The existing thresholds for distance sales of goods within the EU has been abolished and replaced by a new EU-wide threshold of EUR 10,000. (Below this threshold, supplies of telecommunications, broadcasting and electronic (TBE) services and distance sales of goods within the EU may remain subject to VAT where those goods are located at the time of dispatch, or transport begins, or the supplies of TBE services are made in the Member State where the taxable person is established).

Online marketplaces that facilitate sales to EC consumers are now classed as both receiving the supply from the supplier and making the sale to the consumer. The low value import scheme which allowed goods to be imported VAT and duty free into the EU where the consignment value was E22 (or less depending on the member state the goods cleared into) has bee withdrawn. and now the non-EC supplier is able to register and account for VAT at point of sale of the goods to the EU consumer, via IOSS.

How your business is currently set up and how you reach your end customers must be carefully assessed. Many businesses use storefronts such as eBay, Etsy and Amazon, so its important to know where your business’s goods are held before shipping. It may be the case that VAT becomes payable to EC and none-EC sales.
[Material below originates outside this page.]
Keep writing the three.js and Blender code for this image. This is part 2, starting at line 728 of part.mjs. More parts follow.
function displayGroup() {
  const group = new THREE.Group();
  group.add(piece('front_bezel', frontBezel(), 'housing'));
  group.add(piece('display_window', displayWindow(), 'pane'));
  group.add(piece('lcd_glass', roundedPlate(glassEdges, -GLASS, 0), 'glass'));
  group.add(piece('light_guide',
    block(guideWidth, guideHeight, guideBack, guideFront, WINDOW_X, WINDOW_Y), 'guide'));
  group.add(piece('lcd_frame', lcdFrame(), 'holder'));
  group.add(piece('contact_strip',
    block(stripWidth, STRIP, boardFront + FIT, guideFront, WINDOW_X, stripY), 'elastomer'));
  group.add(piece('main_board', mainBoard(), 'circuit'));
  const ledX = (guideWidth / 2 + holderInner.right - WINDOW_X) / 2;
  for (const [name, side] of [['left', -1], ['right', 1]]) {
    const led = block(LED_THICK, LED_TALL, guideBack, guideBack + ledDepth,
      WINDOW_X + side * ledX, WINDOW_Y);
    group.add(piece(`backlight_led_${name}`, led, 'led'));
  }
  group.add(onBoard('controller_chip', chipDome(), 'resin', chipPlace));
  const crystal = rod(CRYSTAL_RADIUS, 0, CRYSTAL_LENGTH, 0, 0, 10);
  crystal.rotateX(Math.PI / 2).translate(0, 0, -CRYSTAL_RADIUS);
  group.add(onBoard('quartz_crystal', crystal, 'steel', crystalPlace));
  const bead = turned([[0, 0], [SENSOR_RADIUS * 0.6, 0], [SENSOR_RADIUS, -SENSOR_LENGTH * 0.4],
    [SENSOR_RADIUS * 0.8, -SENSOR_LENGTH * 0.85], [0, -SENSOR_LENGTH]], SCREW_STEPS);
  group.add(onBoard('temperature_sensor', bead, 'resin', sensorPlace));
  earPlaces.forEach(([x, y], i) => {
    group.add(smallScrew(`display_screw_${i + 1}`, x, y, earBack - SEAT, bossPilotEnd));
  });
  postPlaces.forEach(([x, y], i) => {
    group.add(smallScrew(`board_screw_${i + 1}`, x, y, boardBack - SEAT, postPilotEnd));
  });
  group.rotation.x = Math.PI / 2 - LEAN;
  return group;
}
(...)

Again, the IOSS has been created for distance sales of low-value goods imported from third non-EU countries to simplify the declaration and payment of VAT as the VAT exemption at importation for small consignments of a value up to €22 has been removed

Simplification measures for distance sales of imported goods in consignments not exceeding €150 are also being introduced from 1 July 2021 where the IOSS is not used. Online sellers, including online marketplaces, can register in one EU Member State and use this registration for the declaration and payment of VAT on all distance sales of goods and cross-border supplies of services to customers within the EU. Registration will be with the OSS.
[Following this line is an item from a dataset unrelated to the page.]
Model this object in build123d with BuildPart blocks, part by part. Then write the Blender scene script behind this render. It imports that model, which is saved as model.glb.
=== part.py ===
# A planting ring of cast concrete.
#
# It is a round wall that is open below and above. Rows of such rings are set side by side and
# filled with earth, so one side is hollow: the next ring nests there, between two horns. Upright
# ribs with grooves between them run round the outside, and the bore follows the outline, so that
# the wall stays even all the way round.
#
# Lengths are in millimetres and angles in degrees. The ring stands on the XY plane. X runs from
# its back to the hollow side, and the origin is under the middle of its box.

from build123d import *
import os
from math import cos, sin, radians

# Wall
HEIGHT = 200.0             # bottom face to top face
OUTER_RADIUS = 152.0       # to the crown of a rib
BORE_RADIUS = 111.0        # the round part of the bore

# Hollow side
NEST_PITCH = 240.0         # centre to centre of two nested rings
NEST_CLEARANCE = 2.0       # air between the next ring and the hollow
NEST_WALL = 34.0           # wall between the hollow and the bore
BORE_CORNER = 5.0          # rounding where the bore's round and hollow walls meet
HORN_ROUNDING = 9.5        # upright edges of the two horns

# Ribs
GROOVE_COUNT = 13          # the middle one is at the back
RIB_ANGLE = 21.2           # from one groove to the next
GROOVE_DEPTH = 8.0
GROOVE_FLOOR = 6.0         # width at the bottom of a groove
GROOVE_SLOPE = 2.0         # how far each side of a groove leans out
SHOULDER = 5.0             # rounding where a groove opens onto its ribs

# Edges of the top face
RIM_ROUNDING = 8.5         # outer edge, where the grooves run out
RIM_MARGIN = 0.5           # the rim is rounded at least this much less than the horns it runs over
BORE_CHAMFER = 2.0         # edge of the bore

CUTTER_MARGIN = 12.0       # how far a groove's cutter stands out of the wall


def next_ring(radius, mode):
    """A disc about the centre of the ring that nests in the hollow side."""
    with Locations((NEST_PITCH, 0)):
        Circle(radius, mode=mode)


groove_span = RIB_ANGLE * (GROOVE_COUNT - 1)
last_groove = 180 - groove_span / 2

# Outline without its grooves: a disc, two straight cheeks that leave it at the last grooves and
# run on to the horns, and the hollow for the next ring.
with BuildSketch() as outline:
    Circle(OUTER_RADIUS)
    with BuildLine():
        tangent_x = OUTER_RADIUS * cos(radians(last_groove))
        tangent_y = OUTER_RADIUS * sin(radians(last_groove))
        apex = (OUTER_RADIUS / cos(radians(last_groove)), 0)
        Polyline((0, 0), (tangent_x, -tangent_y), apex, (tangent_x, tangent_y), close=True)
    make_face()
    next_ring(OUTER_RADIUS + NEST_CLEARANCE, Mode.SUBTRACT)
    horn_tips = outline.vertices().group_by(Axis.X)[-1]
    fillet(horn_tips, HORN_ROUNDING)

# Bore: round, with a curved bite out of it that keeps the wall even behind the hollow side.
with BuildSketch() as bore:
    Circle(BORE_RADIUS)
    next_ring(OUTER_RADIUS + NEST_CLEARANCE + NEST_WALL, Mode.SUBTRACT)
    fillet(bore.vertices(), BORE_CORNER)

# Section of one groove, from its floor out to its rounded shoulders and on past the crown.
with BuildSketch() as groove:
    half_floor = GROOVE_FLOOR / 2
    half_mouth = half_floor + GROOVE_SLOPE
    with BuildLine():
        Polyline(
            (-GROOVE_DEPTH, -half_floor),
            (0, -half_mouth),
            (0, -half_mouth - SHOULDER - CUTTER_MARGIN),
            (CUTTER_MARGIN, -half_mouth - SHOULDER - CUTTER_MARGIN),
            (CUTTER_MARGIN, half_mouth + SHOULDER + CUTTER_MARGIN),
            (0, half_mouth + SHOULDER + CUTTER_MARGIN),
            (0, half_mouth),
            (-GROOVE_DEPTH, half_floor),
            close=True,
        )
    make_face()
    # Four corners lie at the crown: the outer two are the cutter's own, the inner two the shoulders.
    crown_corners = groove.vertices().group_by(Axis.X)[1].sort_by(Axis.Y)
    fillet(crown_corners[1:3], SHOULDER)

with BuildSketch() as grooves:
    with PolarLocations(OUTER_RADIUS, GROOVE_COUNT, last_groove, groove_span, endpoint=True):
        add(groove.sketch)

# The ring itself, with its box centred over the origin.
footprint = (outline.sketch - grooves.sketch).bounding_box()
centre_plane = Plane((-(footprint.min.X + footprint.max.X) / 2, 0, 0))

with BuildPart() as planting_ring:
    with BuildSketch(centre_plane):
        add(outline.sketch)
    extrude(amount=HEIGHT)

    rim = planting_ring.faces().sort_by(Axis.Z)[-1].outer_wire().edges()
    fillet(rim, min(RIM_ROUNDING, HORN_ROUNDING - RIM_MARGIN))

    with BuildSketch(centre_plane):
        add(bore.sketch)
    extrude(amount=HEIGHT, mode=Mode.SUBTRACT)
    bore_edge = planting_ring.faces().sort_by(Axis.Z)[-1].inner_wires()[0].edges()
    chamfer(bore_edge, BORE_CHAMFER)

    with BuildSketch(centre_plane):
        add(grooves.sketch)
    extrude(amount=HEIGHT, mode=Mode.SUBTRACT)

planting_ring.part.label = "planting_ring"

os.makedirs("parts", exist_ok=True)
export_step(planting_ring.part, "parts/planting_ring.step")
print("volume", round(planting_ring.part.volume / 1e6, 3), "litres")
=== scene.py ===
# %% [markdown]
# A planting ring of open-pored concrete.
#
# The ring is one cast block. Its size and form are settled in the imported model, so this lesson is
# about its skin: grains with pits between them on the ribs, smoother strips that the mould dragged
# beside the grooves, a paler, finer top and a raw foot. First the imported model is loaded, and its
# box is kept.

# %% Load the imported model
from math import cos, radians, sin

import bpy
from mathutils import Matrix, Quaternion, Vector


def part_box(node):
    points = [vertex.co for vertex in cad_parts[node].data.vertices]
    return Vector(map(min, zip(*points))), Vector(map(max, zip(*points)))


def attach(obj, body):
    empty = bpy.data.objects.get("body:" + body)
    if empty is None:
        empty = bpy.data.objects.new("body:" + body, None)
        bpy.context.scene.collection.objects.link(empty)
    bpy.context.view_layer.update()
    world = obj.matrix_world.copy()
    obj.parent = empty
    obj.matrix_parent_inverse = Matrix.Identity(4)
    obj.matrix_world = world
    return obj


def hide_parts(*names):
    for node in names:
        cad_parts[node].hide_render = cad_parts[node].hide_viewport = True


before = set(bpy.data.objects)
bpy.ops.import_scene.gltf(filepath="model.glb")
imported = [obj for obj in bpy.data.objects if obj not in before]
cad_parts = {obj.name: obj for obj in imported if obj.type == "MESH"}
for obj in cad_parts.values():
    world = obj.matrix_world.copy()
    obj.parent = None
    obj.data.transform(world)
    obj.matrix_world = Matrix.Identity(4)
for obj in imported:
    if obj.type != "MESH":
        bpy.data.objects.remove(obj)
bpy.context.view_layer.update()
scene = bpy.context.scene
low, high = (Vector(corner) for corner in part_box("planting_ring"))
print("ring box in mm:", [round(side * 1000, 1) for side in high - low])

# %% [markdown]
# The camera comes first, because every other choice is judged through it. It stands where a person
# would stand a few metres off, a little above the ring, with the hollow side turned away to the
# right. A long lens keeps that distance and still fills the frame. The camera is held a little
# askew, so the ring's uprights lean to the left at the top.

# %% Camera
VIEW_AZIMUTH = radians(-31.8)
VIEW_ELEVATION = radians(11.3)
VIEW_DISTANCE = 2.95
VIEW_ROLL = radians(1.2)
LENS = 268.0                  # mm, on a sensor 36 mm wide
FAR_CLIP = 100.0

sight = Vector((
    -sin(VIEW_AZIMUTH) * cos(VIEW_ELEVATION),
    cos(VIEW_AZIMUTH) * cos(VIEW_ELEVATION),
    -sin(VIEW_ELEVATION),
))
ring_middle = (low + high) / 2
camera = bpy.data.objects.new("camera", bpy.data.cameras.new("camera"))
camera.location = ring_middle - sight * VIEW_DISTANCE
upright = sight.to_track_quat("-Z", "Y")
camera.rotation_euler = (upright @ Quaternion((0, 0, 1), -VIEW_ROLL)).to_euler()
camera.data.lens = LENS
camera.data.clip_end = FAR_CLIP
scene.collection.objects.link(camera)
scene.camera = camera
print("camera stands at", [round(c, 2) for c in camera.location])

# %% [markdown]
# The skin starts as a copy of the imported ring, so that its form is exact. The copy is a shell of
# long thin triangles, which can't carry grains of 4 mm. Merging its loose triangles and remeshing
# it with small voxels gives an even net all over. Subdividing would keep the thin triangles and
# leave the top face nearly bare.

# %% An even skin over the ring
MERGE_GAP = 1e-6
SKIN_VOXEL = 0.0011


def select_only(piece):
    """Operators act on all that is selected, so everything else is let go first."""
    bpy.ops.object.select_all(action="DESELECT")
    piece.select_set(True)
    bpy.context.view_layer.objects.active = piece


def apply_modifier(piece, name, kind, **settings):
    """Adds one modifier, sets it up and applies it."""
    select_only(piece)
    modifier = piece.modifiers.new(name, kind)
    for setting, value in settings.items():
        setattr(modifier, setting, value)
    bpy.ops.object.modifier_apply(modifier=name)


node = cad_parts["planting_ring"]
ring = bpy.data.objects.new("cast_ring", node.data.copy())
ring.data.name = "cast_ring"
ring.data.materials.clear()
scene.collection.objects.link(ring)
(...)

The Union OSS can be used by the following:

1. A taxable person established in the EU (who is not a deemed supplier) can use the Union OSS for:

  • Supplies of B2C services taking place in a Member State in which he is not established.

  • Distance sales of goods within the EU.

2. A taxable person not established in the EU for:

  • Distance sales of goods within the EU.

3. An electronic interface (established in the EU or outside the EU) facilitating supplies of goods (deemed supplier) for:

  • Distance sales of goods within the EU.

  • Certain domestic supplies of goods.”

Potential issues If you are an electronic interface making supplies of goods both under and over the Euro threshold, you may be a deemed supplier for some supplies and not others.


This can also result in your customers having a different experience depending on how much they spend. Therefore, it will be very important to keep good records and ensure that systems are correctly set up to correctly deal with these challenges.

Also, if you are an electronic interface facilitating supplies of goods to customers in the EU and the underlying supplier for all your sales is not established in the EU, you will be the deemed supplier in all cases and will need to account for the VAT accordingly. Special provisions are being introduced whereby online marketplaces and platforms facilitating supplies of goods are deemed for VAT purposes to have received and supplied the goods themselves (‘deemed supplier’).

From 1 July 2021, electronic interfaces such as online marketplaces (eg ebay, Etsy etc) will have new roles for VAT purposes in the EU:

  • They may become deemed suppliers.

  • They will have certain record-keeping obligations.

The online marketplace will be a deemed supplier if it facilitates:

  • Distance sales of goods imported to the EU with a value not exceeding €150; and/or

  • Supplies of goods to customers in the EU, irrespective of their value, when the underlying supplier/seller is not established in the EU (this is in respect of EU domestic supplies and distance sales within the EU).

To declare and pay the VAT due in other Member States, online marketplaces and platforms will be able to register for the One Stop Shop. If you use an online marketplace to facilitate the above types of sales, the marketplace will declare and pay the VAT due.

The electronic interface facilitating the sale will not become a deemed supplier for the following transactions:

  • Goods in consignments whose value exceeds €150 imported into the EU, irrespective of where the actual supplier/seller is established.

  • Goods supplied to customers in the EU, irrespective of their value, in case the underlying supplier/seller is established in the EU.

Therefore, if a UK company sells goods from the UK to an EU consumer through an electronic marketplace and the value exceeds €150, the marketplace will not be a deemed supplier. The customer will be required to account for the import VAT due on importation into the EU. This can sometimes result in an unexpected extra payment due by the consumer. How VAT is managed across your business could be multifaceted depending on where your goods are warehoused and the location of your end customers, and whether your company uses a third-party storefront. As such it is imperative you take advice on how to handle the new VAT regime at your earliest opportunity if you believe the new rules effect you.